About this church
A once a great Cistercian monastery in a landscape of immense spiritual importance to the Welsh people for a thousand years.
Where generations of Welsh princes are buried, the abbey of Strata Florida (Latin for ‘Vale of Flowers’) has stood on lush meadows beside the banks of the river Teifi since 1201.
It was established by white robed Cistercian monks as part of a movement that spread like a tidal wave across the whole of western Europe in the early Middle Ages. Soon it became the most famous church in Wales after St Davids, a place of pilgrimage and a linchpin of Welsh culture.

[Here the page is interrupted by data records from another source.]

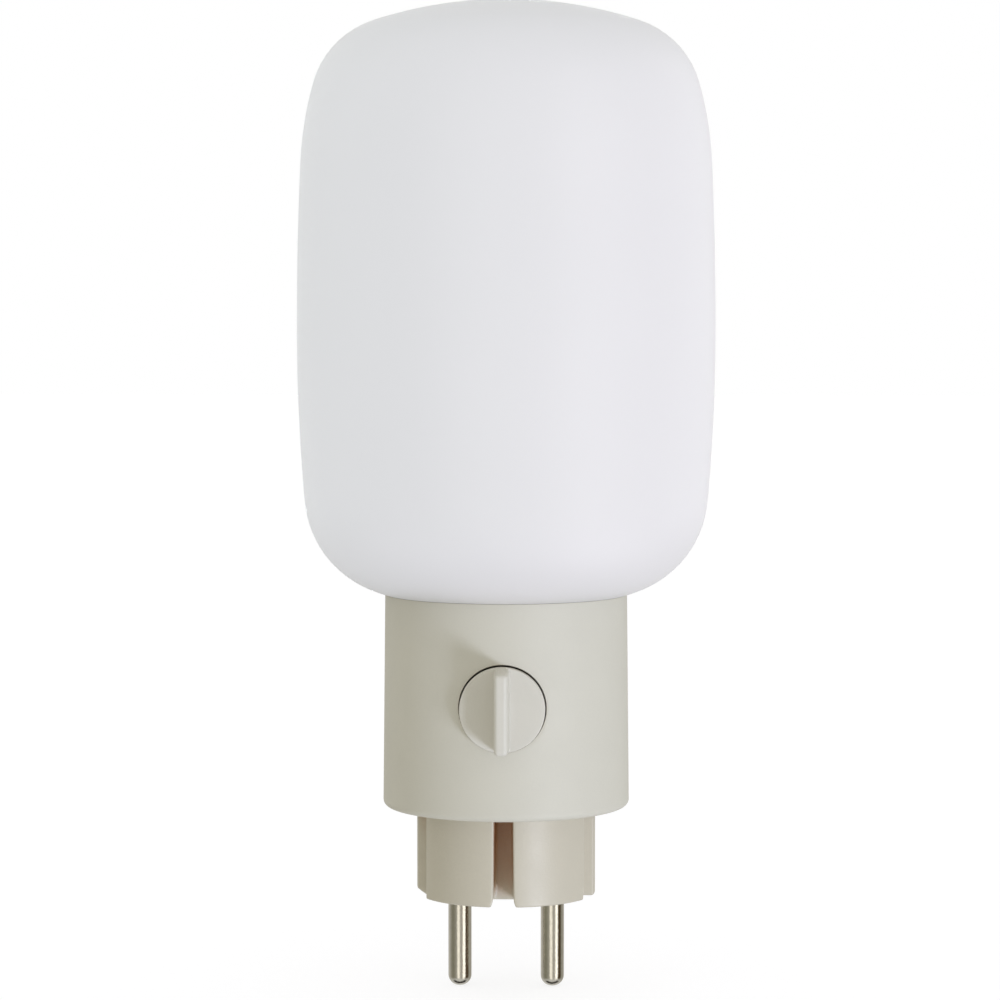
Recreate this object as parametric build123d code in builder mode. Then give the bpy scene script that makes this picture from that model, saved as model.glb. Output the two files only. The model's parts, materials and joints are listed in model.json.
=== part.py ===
from build123d import *
from math import acos, cos, degrees, radians, sin, sqrt
import os

# Plug-in lamp: an opal glass diffuser on a round plastic housing with a rotary dimmer knob,
# on a mains plug with two round pins. Millimetres, +Z up, the pins point down, the knob faces -Y.
# The origin is on the plug's contact face, midway between the pins.

# Mains plug
pin_spacing = 19.0
pin_radius = 2.4
pin_length = 19.3
pin_tip_radius = 2.2
pin_seat_depth = 0.3
pin_shank_radius = 2.0
pin_collar_radius = 3.3
pin_collar_height = 2.5
pin_tail_radius = 1.5
pin_tail_length = 4.6
plug_radius = 18.25
plug_height = 18.2
plug_flat_width = 31.8
plug_key_width = 7.4
plug_slot_width = 3.8
plug_slot_floor = 9.1
plug_edge_radius = 0.4
plug_wall = 2.3
plug_floor = 3.2
pin_boss_radius = 4.6
plug_screw_x = 8.0
plug_screw_y = 11.0
plug_screw_radius = 1.5
plug_screw_depth = 10.0
plug_screw_boss_radius = 2.9
plug_screw_head_radius = 2.8
plug_screw_head_height = 2.0
screw_head_edge_radius = 0.4
screw_slot_width = 0.8
screw_slot_depth = 1.0

# Housing
housing_height = 43.2
housing_top_radius = 24.7
housing_flare_width = 0.45
housing_wall = 2.2
housing_floor = 2.4
housing_edge_radius = 1.3
housing_inner_edge_radius = 0.8
carrier_boss_radius = 2.9
carrier_boss_overlap = 0.3
carrier_boss_angles = (90, 210, 330)
carrier_screw_radius = 1.1
carrier_screw_depth = 10.0
carrier_screw_head_radius = 2.15
countersink_taper = 45.0

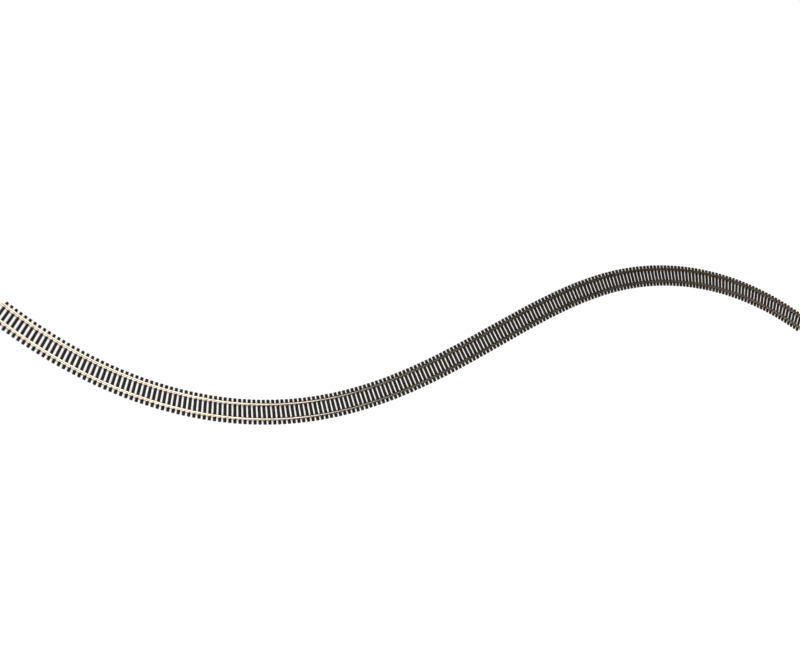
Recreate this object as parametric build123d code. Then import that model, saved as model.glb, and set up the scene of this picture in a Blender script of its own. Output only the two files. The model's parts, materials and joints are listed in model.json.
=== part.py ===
from build123d import *
import os
from math import cos, radians, sin

# A length of flexible model railway track of 9 mm gauge, laid loose in an S-curve.
# Two drawn rails run through a plastic sleeper strip, which is moulded in short sections
# that are threaded on to the rails end to end. Each section is one rigid body, and the
# rails are cut where the sections meet, so that every body carries its own span of rail.
#
# Frame: millimetres, +Z up, Z = 0 on the underside of the sleepers. The origin is under
# the sleeper in the middle of the track, and +X runs along the rails there. Sections are
# numbered from the -X end, and the left rail is the one on the +Y side.

# Sleeper strip
SECTION_COUNT = 17
SLEEPERS_PER_SECTION = 12
SLEEPER_PITCH = 3.56
SLEEPER_LENGTH = 16.5
SLEEPER_WIDTH = 1.75
SLEEPER_HEIGHT = 1.3
SLEEPER_CHAMFER = 0.12
LINK_WIDTH = 1.2            # link under a rail, from one sleeper to the next
LINK_BOTTOM = 0.2
LINK_TOP = 0.95
LINK_BITE = 0.2             # how far a link runs into each of its two sleepers

# Rail, flat-bottomed
GAUGE = 9.0                 # between the inner faces of the two rail heads
RAIL_HEIGHT = 2.03
HEAD_WIDTH = 0.85
HEAD_DEPTH = 0.55
HEAD_CORNER = 0.14
NECK_DEPTH = 0.12           # slope under the head, down to the web of the rail
WEB_WIDTH = 0.5
FOOT_WIDTH = 1.8
FOOT_EDGE = 0.24            # thickness of the foot at its edge
FOOT_SLOPE = 0.18           # how much higher the foot is where it meets the web
RAIL_OVERHANG = 1.78        # past the outer ends of the first and last sections
RAIL_CUT = 0.04             # gap between two spans of one rail

# Rail clips, moulded on the sleepers on both sides of each rail
CLIP_CLEARANCE = 0.04       # between a clip and the rail foot
CLIP_LENGTH = 0.9
CLIP_WALL = 0.5
CLIP_HEIGHT = 0.62
CLIP_LIP = 0.3              # how far the lip reaches in over the rail foot
CLIP_SHOULDER = 0.22        # bevel on the clip's outer top edge
CLIP_ROOT = 0.2             # how deep a clip is rooted in its sleeper

# How the track is laid: pairs of (sections from the -X end, degrees that the track turns
# in one section there). A turn to the left is positive, and it changes evenly in between.
BENDS = ((0, 6.6), (2, 8.8), (5, 9.0), (7, 5.4), (9.5, -0.5), (12.5, -8.8), (17, -9.2))
MIDDLE_SECTION = 8          # counted from 0
MIDDLE_SLEEPER = 6          # counted from 0 in the middle section: the origin is under it

SECTION_LENGTH = SLEEPERS_PER_SECTION * SLEEPER_PITCH
RAIL_OFFSET = (GAUGE + HEAD_WIDTH) / 2
SIDES = {"left": 1, "right": -1}


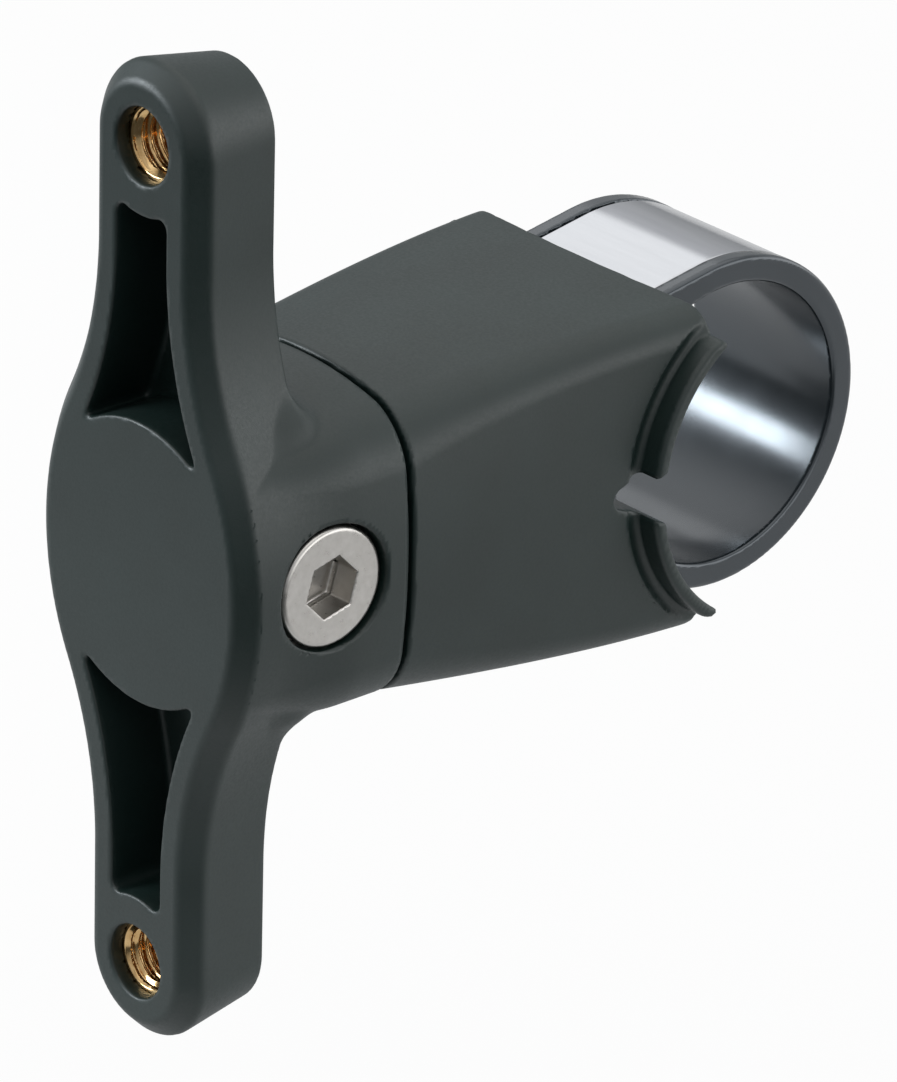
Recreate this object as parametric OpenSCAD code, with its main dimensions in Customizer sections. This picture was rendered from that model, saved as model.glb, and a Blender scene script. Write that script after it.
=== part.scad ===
// Bottle cage mount that straps round a handlebar or seat post.
// The origin is the centre of the clamped tube. The tube runs along X, the cage plate faces -Y and Z is up.

/* [Tube clamp] */
// Diameter of the clamped tube
tube_d = 22.2; // [20:0.1:26]
// Thickness of the rubber liner over the tube
liner_t = 1.55; // [1:0.05:2.5]
// Width of the rubber liner
liner_w = 15.2; // [12:0.2:20]
// Width of each raised rim of the liner
rim_w = 1.3; // [0.8:0.1:2]
// Height of each raised rim of the liner
rim_h = 0.6; // [0.3:0.05:1]
// Thickness of the steel strap
strap_t = 0.4; // [0.3:0.05:0.8]
// Lean of the strap's legs towards each other
strap_lean = 10; // [6:0.5:12]
// Diameter of the pins that hold the strap's ends
pin_d = 2.5; // [2:0.1:3]

/* [Clamp body] */
// Distance from the tube's axis to the body's tube end
body_end = 8; // [6:0.5:9]
// Width of the body at the tube end
body_end_w = 26.8; // [25:0.2:32]
// Height of the body at the tube end
body_end_h = 25.5; // [25:0.1:30]
// Width of the body and the neck where they meet
joint_w = 24.4; // [23:0.2:28]
// Height of the body and the neck where they meet
joint_h = 24.6; // [23:0.2:28]
// Length of the body
body_l = 26.6; // [22:0.1:34]
// How far each lip stands out of the body's side
lip_out = 1.65; // [0.8:0.05:3]
// Thickness of each lip at its rim
lip_t = 1; // [0.6:0.1:1.6]
// Width of the groove beside each lip
lip_groove = 1; // [0.6:0.1:1.4]
// Depth of the relief groove in the middle of the saddle
relief_depth = 3.4; // [1:0.1:4]
// Height of the relief groove at the saddle
relief_h = 4.4; // [2:0.1:6]

/* [Cage plate] */
// Distance from the front face to the end of the neck
neck_l = 15.1; // [15:0.1:18]
// Distance between the two cage bolts
bolt_spacing = 64; // [60:0.5:70]
// Width of the plate's arms
arm_w = 12.3; // [11:0.1:16]
// Depth of the plate's arms
arm_t = 7.2; // [6:0.1:10]
// Width of the plate in the middle
disc_w = 24; // [20:0.2:28]
// Radius of the plate's rounded sides in the middle
side_r = 23.45; // [20:0.05:32]
// Height above the middle where the arms become straight
waist_z = 24; // [20:0.5:26]
// Chamfer round the front face
chamfer = 1.45; // [0.8:0.05:2]
// Height above the middle where the arms begin to thicken
flare_z = 21.5; // [18:0.5:24]
// How fast the arms thicken towards the neck
flare_slope = 0.3; // [0.1:0.05:0.5]

/* [Pockets] */
// Radius of the solid front between the pockets
core_r = 10.96; // [9:0.1:13]
// Wall between a pocket and the chamfer
pocket_wall = 1.95; // [1.2:0.05:2.4]
// Distance from a cage bolt to its pocket
pocket_gap = 5.28; // [4:0.1:8]
// Depth of the pockets
pocket_depth = 5.7; // [3:0.1:6]

/* [Threaded inserts] */
// Outer diameter of an insert
insert_d = 6.4; // [5.8:0.1:7.6]
// Diameter of the hole through an insert, at the thread's crests
insert_bore = 4.2; // [3.8:0.1:4.6]
// Diameter of the hole in front of an insert
insert_mouth = 5.7; // [5.2:0.1:5.8]
// Depth of an insert below the front face
insert_recess = 1.2; // [0.6:0.1:2]

/* [Tightening screw] */
// Distance from the front face to the screw's axis
screw_depth = 8.3; // [8:0.1:9]
// Thread diameter of the screw
screw_d = 5; // [4:0.1:5]
// Thread pitch of the screw
screw_pitch = 0.8; // [0.5:0.05:1]
// Turns from loose to tight
screw_turns = 3; // [1:0.5:3]
// Diameter of the screw's head
head_d = 9.1; // [8:0.1:9.4]
// Thickness of the screw's head
head_t = 2.2; // [1.6:0.1:2.6]
// Distance across the flats of the hexagon socket
socket_af = 4; // [2.5:0.5:4]
// Gap between the neck and the body when loose
joint_gap = 0.5; // [0.45:0.05:1.4]
// How far the neck closes up when the screw is tightened
take_up = 0.4; // [0.2:0.05:0.4]

/* [Hidden] */
$fn = 96;

// Clearances and small walls
slip = 0.05;
run = 0.2;
wall = 1.9;
edge = 0.25;
over = 1;
flare_l = 10.5;
flare_soft = 0.8;
spigot_r = 2.5;
bay_r = 1;
wedge_end_gap = 1.2;
hook_gap = 1.2;
clip_w = 1.5;
pin_in = 5.14;

// Places along Y, from the tube towards the cage
body_front = -(body_end + body_l);
neck_end = body_front - joint_gap;
reach = body_end + body_l + joint_gap + neck_l;
face_y = -reach;
arm_back = face_y + arm_t;
screw_y = face_y + screw_depth;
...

There are unmistakable echoes of greatness among the ruins. The carved west doorway into the abbey offers an epic view down the nave to where the high altar once stood.
You can still see some of the incredible decorated tiles that would have covered the floors of the church. Griffins, birds and fleurs-de-lis surround the enigmatic ‘Man with the Mirror’. This 14th century figure dressed in a doublet and close fitting hood is reckoned to be a symbol of vanity.
Strata Florida, or Ystrad Fflur as local people know it, is the final resting place for generations of medieval Welsh princes. The great poet Dafydd ap Gwilym is said to be buried under a yew in the churchyard. No wonder it’s been called ‘the Westminster Abbey of Wales’.